According to the study, today's 70 percent of TV shows that include sexual content average 5.0 sexual scenes per hour, as compared to the 64 percent of shows in 2002 that had sexual content and that averaged 4.4 sexual scenes per hour. The contrast is even sharper with the 1998 figures -- 56 percent of shows and 3.2 sexual scenes per hour.
Vicki Rideout, a Kaiser Family Foundation vice president who oversaw the study, also observes that fewer shows today include messages about "safe sex" and abstinence. Among shows with any sexual content, only 14 percent included at least one scene with a reference to sexual risks or responsibilities, and this ratio has not changed significantly since 2002.
Rideout feels these statistics cry out to be addressed, especially for the sake of young television viewers. "Given how high the stakes are," she says, "the messages TV sends teens about sex are important. Television has the power to bring issues of sexual risk and responsibility to life in a way that no sex ed class or public health brochure really can."
Dr. Dale Kunkel, a researcher for the project, says Kaiser's research is focused on the public health issues related to sex on television. "In just the past couple of years there's been a significant surge in the research that documents the influence of televised sexual content on teens and young adults," he notes.

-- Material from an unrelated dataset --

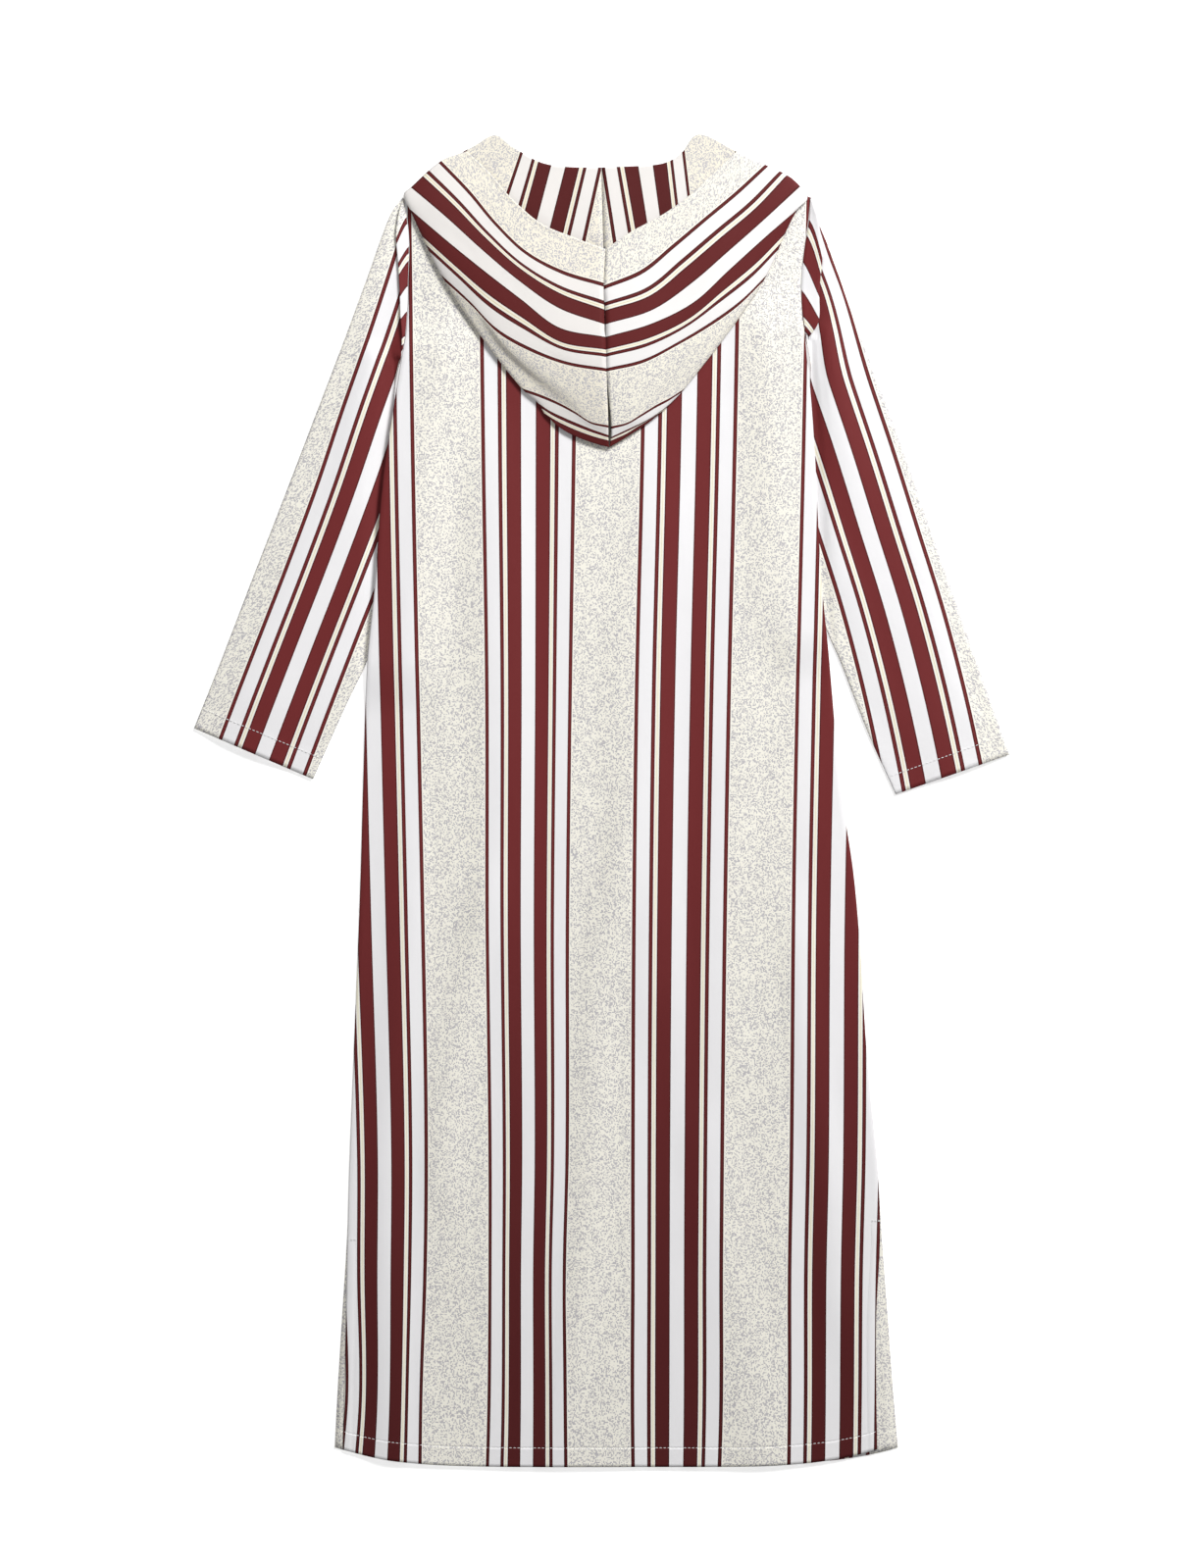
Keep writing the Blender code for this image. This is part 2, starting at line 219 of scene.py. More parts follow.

Kunkel says one of the Foundation's panelists, a Dr. Rebecca Collins, recently published a longitudinal study of 12- to 17-year-olds. "That study found that watching a lot of sex on TV accelerates the age of first [sexual] intercourse," he says. And according to the Kaiser study, among the top 20 shows most watched by teens, 70 percent include sexual content, and nearly half include sexual behavior.
A growing number of studies on the effects of sexualized television on teens and young adults are showing similar correlations, Kunkel notes. "Researchers at the University of North Carolina just published a study that measures the 'sexual media diet' of seventh- and eighth-graders," he points out, "and they find it's a significant predictor of levels of sexual activity."
Also, the researcher points to a University of Michigan experimental study of college students who watch prime-time shows in which casual sex was presented. He says the investigators found that subjects in the study "became more permissive in their views about sexual encounters, consistent with the program portrayals."
Kunkel says many of these studies were funded by the National Institutes of Health, which has now increased funding for further study along these lines. Across the four biennial Sex on TV studies, a total of 4,742 television programs have been analyzed.